ST: In the secondary, how do you see the corners and safeties stopping the wide receiving threats of the Giants?
JS: The Bears are banged up in the secondary, so pass rush will be crucial. If Manning is given time in the pocket, he’s going to pick them apart. That said, Tracy Porter is having an excellent season and has consistently locked down opposing No. 1 receivers. Porter isn’t a household name but he’s played like one. Odell Beckham presents a great taste but to this point, Porter has been up to each and every challenge, which should create a fan matchup to watch.
ST: In your opinion, what do you think is the biggest challenge the Bears present the Giants this week?

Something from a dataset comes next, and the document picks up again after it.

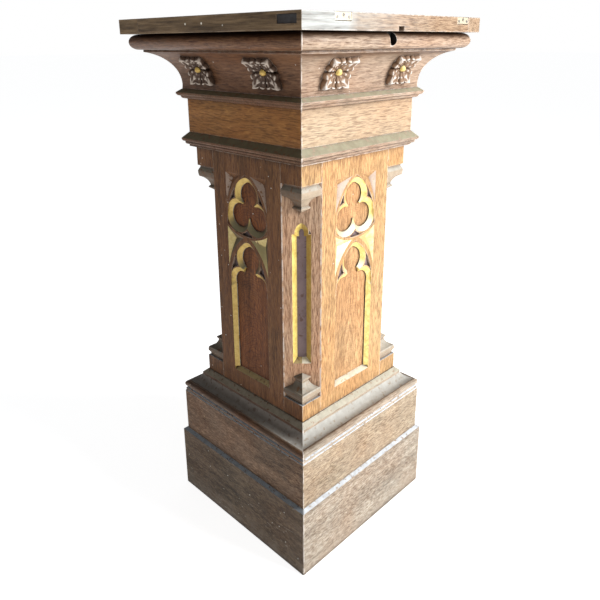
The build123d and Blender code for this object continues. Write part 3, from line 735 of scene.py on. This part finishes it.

JS: The Bears will attempt to make the Giants one-dimensional on offense and should have no problem limiting New York’s 31st-ranked rushing attack. If they can do that, then McPhee, Floyd, Hicks and Willie Young (6.5 sacks this season) can pin their ears back and get after Manning. If they can collapse the pocket, that could force some early throws and lead to some timely interceptions. If the Bears can make Manning uncomfortable in the pocket and pry a few balls loose, they have an outside chance of pulling off the upset, but only if they force multiple turnovers.
ST: Finally, with the Bears road record 0-5, do you think this is the week they get that first win as the away team?
JS: I don’t see it happening. The Bears are a team in free fall and are now without their top two offensive players. I expect the defense to play well but they’ll eventually get worn down, just like they did last week, and the Giants will win this one going away.